Deux modes d’organisation des PIAL sont alors déjà indiqués dans la circulaire de rentrée École inclusive du 5 juin 2019 :
- Le PIAL 2nd degré : piloté par le chef d’établissement avec, si besoin, l’appui d’un chargé de mission (le coordonnateur), désigné par ses soins et rémunéré en Indemnités pour Mission Particulière (IMP).
- Le PIAL 1er degré : piloté par l’IEN, qui peut déléguer cette responsabilité à l’un des directeurs d’école de sa circonscription. « Ce directeur d’école bénéficie d’un quart de décharge pour remplir cette mission de coordonnateur.»
La circulaire est donc claire, il faut engager des moyens financiers et humains (et donc financiers…). Mais, comme (trop) souvent, le paradigme de la constance des moyens, voire de la création d’économies, vient nuire à l’application des textes.
Le directeur coordonnateur du Vademecum PIAL
« Dans le premier degré, le coordonnateur de PIAL est un directeur d’école qui peut être déchargé d’un quart de temps ou bénéficier d’indemnités pour mission particulière (IMP) quand le nombre d’élèves suivis est réduit. (…) Il est recruté pour ses compétences organisationnelles et relationnelles sur la base du volontariat. »
Le quart de décharge envisagé ne fut hélas – et n’est toujours pas – forcément l’option la plus retenue. Et pour ce qui est du nombre d’élèves suivis, on est plus aujourd’hui sur le nombre d’AESH à gérer.
Le SNALC ne s’étalera pas sur « la base du volontariat » quand nous savons à quel point les IEN peuvent être persuasifs (« l’Institution a besoin de vous », « il n’y a que vous qui puissiez accomplir cette mission », etc.) ou injonctifs (« Vous serez coordonnateur PIAL l’an prochain »).
Comment faire pour appliquer la circulaire École inclusive SANS dépenser plus qu’auparavant, et pourquoi pas, en dépensant moins ? La réponse se trouve dans la circulaire des personnels contractuels du 5 juin 2019 « Cadre de gestion des personnels AESH » et dans le Vademecum du PIAL, dans lesquels est mentionné le PIAL inter-degrés.
Prétextant que les AESH sont souvent « à cheval » entre le collège et les écoles attenantes, il devient alors nécessaire de créer une structure permettant de piloter ce chevauchement : le PIAL inter-degrés.

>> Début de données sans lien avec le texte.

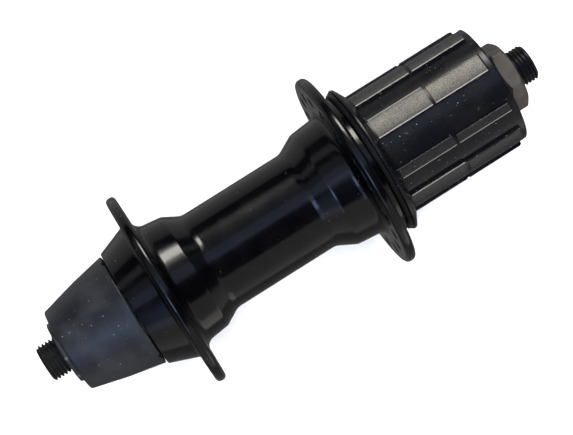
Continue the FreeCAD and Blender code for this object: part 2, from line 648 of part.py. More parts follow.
def cone(balls, length, side):
    """Bearing cone with spanner flats, on either side."""
    neck = HUB_PITCH - HUB_RACE
    end = balls - CONE_NOSE + length
    blank = lathe([
        (CONE_BORE, balls - CONE_NOSE),
        (neck, balls - CONE_NOSE, 0.2),
        (neck, balls),
        (CONE_LIP, balls + CONE_RACE_RISE),
        (CONE_LIP, balls + CONE_RACE_RISE + 0.8, 0.2),
        (CONE_BODY_RADIUS, balls + CONE_RACE_RISE + 0.8),
        (CONE_BODY_RADIUS, end, 0.3),
        (CONE_BORE, end),
    ], side)
    cutters = [race(HUB_PITCH, HUB_RACE, side * balls)]
    flats = balls + SHIELD_FOOT + SHIELD_THICKNESS + 0.2
    low, high = sorted((side * flats, side * (end + 1)))
    for way in (1, -1):
        flat = Part.makeBox(4, high - low, 30, FreeCAD.Vector(-2, low, -15))
        flat.translate(FreeCAD.Vector(way * (CONE_FLATS + 2), 0, 0))
        cutters.append(flat)
    return blank.cut(cutters)


def cone_shield(balls, radius, side):
    """Thin shield on a cone, outboard of the dust cap."""
    start = balls + SHIELD_FOOT
    return lathe([
        (CONE_BODY_RADIUS + SEAT_GAP, start),
        (radius, start),
        (radius, start + SHIELD_THICKNESS, 0.2),
        (CONE_BODY_RADIUS + SEAT_GAP, start + SHIELD_THICKNESS),
    ], side)


def left_locknut():
    """Plain side locknut: a hexagon inside the boot and a round collar against the dropout."""
    inner = FACE - PLAIN_NUT_LENGTH
    collar = FACE - PLAIN_NUT_COLLAR
    corner = NUT_FLATS / math.cos(math.radians(30))
    blank = lathe([
        (CONE_BORE, inner),
        (NUT_FLATS, inner),
        (corner, inner + 0.7),
        (corner, collar),
        (NUT_FLATS, collar),
        (NUT_FLATS, FACE, 0.3),
        (NUT_LEAD, FACE),
        (CONE_BORE, FACE - NUT_LEAD_DEPTH),
    ])
    shaped = hexagon(NUT_FLATS, inner - 1, collar).fuse(rod(NUT_FLATS, collar - 1, FACE + 1))
    return blank.common(shaped).removeSplitter()


def right_locknut():
    """Drive side locknut, a hexagon chamfered on both faces."""
    inner = FACE - DRIVE_NUT_LENGTH
    corner = NUT_FLATS / math.cos(math.radians(30))
    chamfer = corner - NUT_FLATS + 0.3
    blank = lathe([
        (CONE_BORE, inner),
        (NUT_FLATS - 0.3, inner),
        (corner, inner + chamfer * 0.5),
        (corner, FACE - chamfer * 0.7),
        (NUT_FLATS - 0.3, FACE),
        (NUT_LEAD, FACE),
        (CONE_BORE, FACE - NUT_LEAD_DEPTH),
    ], DRIVE)
    return blank.common(hexagon(NUT_FLATS, -FACE - 1, -inner + 1, corner=DRIVE_NUT_CORNER))


def left_seal_boot():
    """Rubber cone over the plain side stack, from the locknut to just clear of the shell's lip."""
    start = LIP + RUNNING_GAP
    end = FACE - BOOT_TIP_INSET
    base = LIP_RADIUS - 0.4
    middle = (start + end) / 2
    middle_radius = (base + BOOT_TIP_RADIUS) / 2 + BOOT_CROWN
    grip = NUT_FLATS / math.cos(math.radians(30)) + SEAT_GAP
    collar = FACE - PLAIN_NUT_COLLAR + SEAT_GAP
    hex_start = FACE - PLAIN_NUT_LENGTH
    return lathe([
        (base - BOOT_WALL, start, 0.3),
        (base, start, 0.4),
        (middle_radius, middle, 40.0),
        (BOOT_TIP_RADIUS, end - 0.2, 0.5),
        (BOOT_TIP_RADIUS - 0.8, end, 0.3),
        (NUT_FLATS + SEAT_GAP, end),
        (NUT_FLATS + SEAT_GAP, collar),
        (grip, collar),
        (grip, hex_start),
        (middle_radius - BOOT_WALL, middle - 1, 5.0),
    ])


def plain_stack():
    """Washer and spacer between the plain side cone and its locknut."""
    cone_end = PLAIN_BALLS - CONE_NOSE + CONE_LENGTH_PLAIN
    washer_end = cone_end + PLAIN_WASHER
    keep("left_lock_washer", tube(WASHER_RADIUS, CONE_BORE, cone_end, washer_end))
    keep("left_spacer", tube(SPACER_RADIUS, CONE_BORE, washer_end, FACE - PLAIN_NUT_LENGTH))


def drive_stack():
    """Washer that fills the space between the drive side cone and its locknut."""
    cone_end = DRIVE_BALLS - CONE_NOSE + CONE_LENGTH_DRIVE
    keep("right_lock_washer", tube(WASHER_RADIUS, CONE_BORE, cone_end, FACE - DRIVE_NUT_LENGTH, DRIVE))


def build():
    """Makes every piece."""
    keep("hub_shell", hub_shell())
    keep("left_bearing_cup", left_bearing_cup())
    keep("left_dust_cap", left_dust_cap())
    keep("left_bearing_balls", ball_ring(HUB_BALL, HUB_PITCH, PLAIN_BALLS))
    keep("left_cone", cone(PLAIN_BALLS, CONE_LENGTH_PLAIN, PLAIN))
    keep("left_cone_shield", cone_shield(PLAIN_BALLS, LIP_BORE - CAP_THICKNESS - RUNNING_GAP, PLAIN))
    plain_stack()
    keep("left_locknut", left_locknut())
    keep("left_seal_boot", left_seal_boot())
    keep("hollow_axle", hollow_axle())
    keep("freehub_fixing_bolt", freehub_fixing_bolt())
    keep("freehub_core", freehub_core())
    keep("freehub_shims", freehub_shims())
    keep("freehub_bearing_cup", freehub_bearing_cup())
    keep("freehub_dust_cap", freehub_dust_cap())
    keep("freehub_driver", freehub_driver())
    keep("freehub_seal_ring", freehub_seal_ring())
    keep("freehub_balls_inboard", ball_ring(FREEHUB_BALL, FREEHUB_PITCH, -INNER_ROW))
    keep("freehub_balls_outboard", ball_ring(FREEHUB_BALL, FREEHUB_PITCH, -OUTER_ROW))
    keep("pawl_a", pawl(PAWL_ANGLES[0]))
    keep("pawl_b", pawl(PAWL_ANGLES[1]))
    keep("pawl_spring", pawl_spring())
    keep("right_bearing_balls", ball_ring(HUB_BALL, HUB_PITCH, -DRIVE_BALLS))
    keep("right_cone", cone(DRIVE_BALLS, CONE_LENGTH_DRIVE, DRIVE))
    keep("right_cone_shield", cone_shield(DRIVE_BALLS, HUB_PITCH + 2.6, DRIVE))
    drive_stack()
    keep("right_locknut", right_locknut())


build()
os.makedirs("parts", exist_ok=True)
for node, piece in PIECES.items():
    print(f"{node}: {len(piece.Solids)} solid(s), valid {piece.isValid()}, {piece.Volume:.1f} mm3")
    piece.exportStep(f"parts/{node}.step")
print(f"stop shoulder {STOP:.2f}, driver end {DRIVER_END:.2f}, hub balls {DRIVE_BALLS:.2f}, rows "
      f"{INNER_ROW:.2f} {OUTER_ROW:.2f}, ratchet {RATCHET_START:.2f} to {RATCHET_END:.2f}, "
      f"pitches {HUB_PITCH:.3f} {FREEHUB_PITCH:.3f}, pawl pivot {PAWL_PIVOT:.3f} at {PAWL_MIDDLE:.2f}")
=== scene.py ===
"""Looks of a rear bicycle hub: the shell, freehub, axle and rubber boot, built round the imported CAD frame.

The frame is the CAD part's own: the axle lies along Y with the cassette side at -Y, and +Z is up. Sizes in
the classes are in millimetres, and angles are in degrees round the axle, from +X towards +Z.
"""

import json
import logging
import math
from dataclasses import dataclass, field
from enum import Enum

import bmesh
import bpy
from mathutils import Matrix, Vector, noise


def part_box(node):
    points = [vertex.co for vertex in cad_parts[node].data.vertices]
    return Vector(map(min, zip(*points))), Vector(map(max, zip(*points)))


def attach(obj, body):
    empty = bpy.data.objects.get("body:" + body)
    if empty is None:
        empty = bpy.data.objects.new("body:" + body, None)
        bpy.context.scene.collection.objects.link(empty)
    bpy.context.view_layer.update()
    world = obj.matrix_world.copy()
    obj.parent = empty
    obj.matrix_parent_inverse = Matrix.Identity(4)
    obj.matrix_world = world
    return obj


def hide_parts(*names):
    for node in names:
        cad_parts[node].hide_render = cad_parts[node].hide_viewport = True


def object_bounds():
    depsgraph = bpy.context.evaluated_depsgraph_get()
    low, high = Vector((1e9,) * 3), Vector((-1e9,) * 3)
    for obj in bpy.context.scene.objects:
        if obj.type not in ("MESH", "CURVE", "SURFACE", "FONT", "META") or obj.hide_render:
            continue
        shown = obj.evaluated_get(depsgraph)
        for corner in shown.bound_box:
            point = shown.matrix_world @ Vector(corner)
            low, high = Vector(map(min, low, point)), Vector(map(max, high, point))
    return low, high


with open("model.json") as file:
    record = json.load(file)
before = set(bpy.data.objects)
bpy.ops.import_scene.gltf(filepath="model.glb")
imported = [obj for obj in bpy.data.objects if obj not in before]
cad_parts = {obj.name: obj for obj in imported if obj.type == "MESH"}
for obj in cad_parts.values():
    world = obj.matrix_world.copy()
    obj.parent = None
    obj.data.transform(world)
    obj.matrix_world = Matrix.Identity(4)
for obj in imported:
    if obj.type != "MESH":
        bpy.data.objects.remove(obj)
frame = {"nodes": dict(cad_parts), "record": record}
cad_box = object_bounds()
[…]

Le pilotage du PIAL n’est donc plus clairement défini et devient « bicéphale » : l’IEN et le chef d’établissement.
Le directeur coordonnateur PIAL sur le terrain en 2021
Ce manque de clarté dans le pilotage introduit une ambiguïté dans la désignation du coordonnateur et surtout dans sa compensation en heures de décharge ou en indemnités. En effet, le DASEN désigne un chef d’établissement comme pilote du PIAL de secteur. Celui-ci contacte l’IEN de circonscription afin que ce dernier recrute un coordonnateur-PIAL qui travaillera en collaboration avec le collège. On peut ainsi contourner la circulaire et rémunérer un directeur en IMP et non plus en décharge comme stipulé dans les textes. Il existe même différents taux applicables selon le nombre d’AESH gérées par le coordonnateur.
Concrètement sur le terrain, il est facile de constater que c’est un peu chacun sa règle selon les départements. Des directeurs coordonnent des PIAL inter-degrés, certains mêlant établissements privés et publics, certains gèrent des « petits PIAL » de 8 à 10 AESH par exemple quand d’autres bénéficient d’un quart de décharge mais gèrent un nombre pharamineux d’AESH, qu’ils doivent aussi parfois recruter.

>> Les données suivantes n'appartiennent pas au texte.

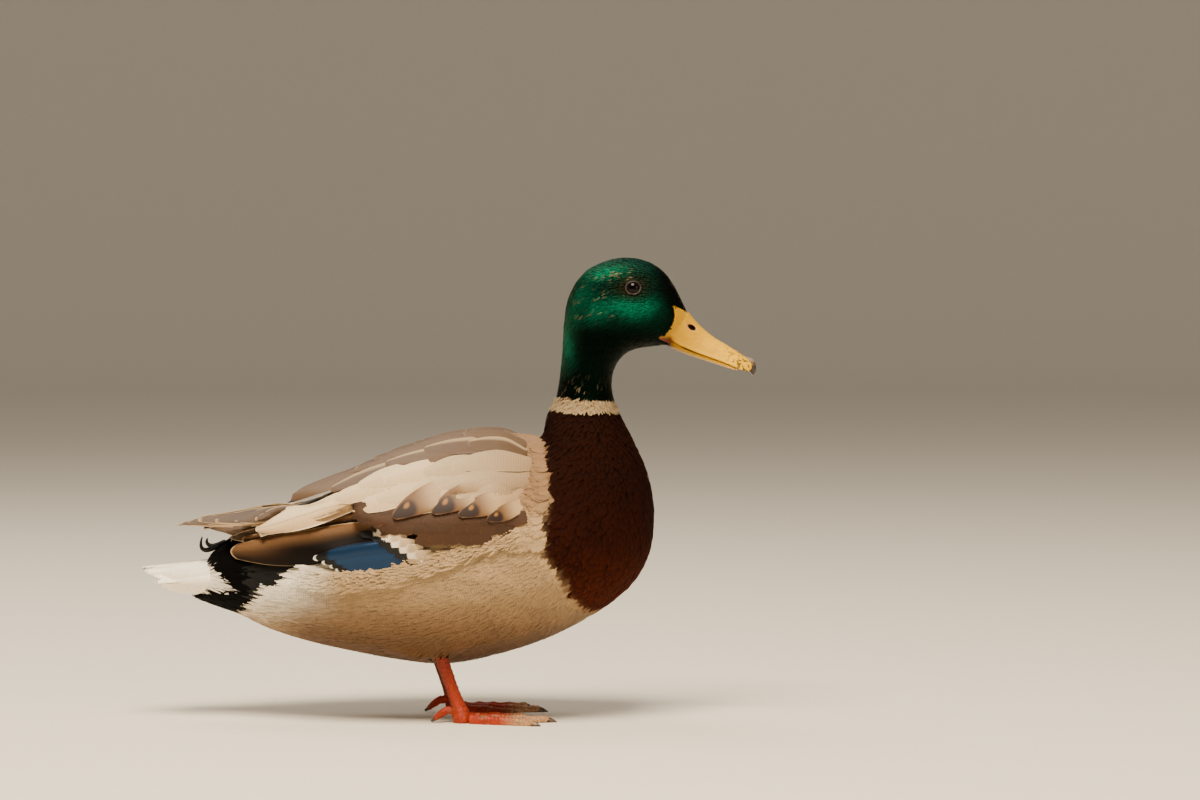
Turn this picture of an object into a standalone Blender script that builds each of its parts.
"""A life-size drake mallard that stands at rest on both feet, with its wings folded.

+X runs from tail to bill, +Y to the bird's left and +Z up. The floor is Z = 0 and the origin lies on it,
under the middle of the bird. Tables give millimetres, and the meshes are in metres.
"""

import math

import bmesh
import bpy
from mathutils import Matrix, Vector

MM = 0.001
GAP = 0.3  # free space between neighbouring pieces
RING_POINTS = 22  # corners of each cross-section of the body
RINGS_PER_STATION = 2
SIDES = (("r", -1), ("l", 1))  # right wing, leg and eye lie at -Y

# ---------------------------------------------------------------- materials

FINISHES = {  # colour as linear red, green and blue, then roughness and metallic
    "green_plumage": ((0.004, 0.060, 0.030), 0.35, 0.4),
    "white_plumage": ((0.80, 0.74, 0.64), 0.75, 0.0),
    "chestnut_plumage": ((0.055, 0.018, 0.011), 0.70, 0.0),
    "pale_plumage": ((0.52, 0.43, 0.34), 0.75, 0.0),
    "black_plumage": ((0.006, 0.006, 0.007), 0.55, 0.0),
    "scapular_plumage": ((0.42, 0.33, 0.25), 0.70, 0.0),
    "covert_plumage": ((0.20, 0.12, 0.07), 0.70, 0.0),
    "tertial_plumage": ((0.26, 0.17, 0.11), 0.65, 0.0),
    "primary_plumage": ((0.17, 0.11, 0.07), 0.60, 0.0),
    "speculum_plumage": ((0.012, 0.070, 0.150), 0.35, 0.4),
    "bill_horn": ((0.75, 0.50, 0.10), 0.40, 0.0),
    "nail_horn": ((0.05, 0.04, 0.03), 0.40, 0.0),
    "eye_cornea": ((0.010, 0.006, 0.004), 0.08, 0.0),
    "leg_skin": ((0.60, 0.12, 0.02), 0.50, 0.0),
    "claw_horn": ((0.05, 0.035, 0.025), 0.40, 0.0),
}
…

Les disparités territoriales sont légion mais au final, la charge de travail peut s’avérer énorme et la compensation bien maigre au regard de l’investissement requis par les directeurs et directrices d’école.
Des directeurs envisagent d’ailleurs de ne pas reprendre cette responsabilité trop « chère payée » l’an prochain.

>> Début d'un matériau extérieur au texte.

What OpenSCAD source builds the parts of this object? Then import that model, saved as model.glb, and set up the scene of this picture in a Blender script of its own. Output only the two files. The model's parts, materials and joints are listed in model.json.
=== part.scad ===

Le SNALC dénonce que des DASEN se soient retrouvés contraints de faire le choix de l’IMP plutôt que du temps de décharge. Pour le SNALC, les directeurs coordonnateurs devraient bénéficier de compensations financières d’une part, mais également de temps de décharge au regard de cette tâche. Pour autant, le SNALC ne s’étonne plus que les belles annonces ministérielles ne soient pas suivies d’actes concrets. Ces annonces de façades mettent à mal une grande partie des personnels de terrain qui doivent composer avec les moyens du bord. L’inclusion, l’accompagnement et la gestion des enfants en situation de handicap sont un sujet important qui ne pourra réussir en faisant des économies.
Rappelons que le SNALC revendique plus de décharges pour tous les directeurs et a fortiori pour tous ceux devant s’acquitter de tâches chronophages dont les IEN et les chefs d’établissement ne veulent ou ne peuvent même pas se charger.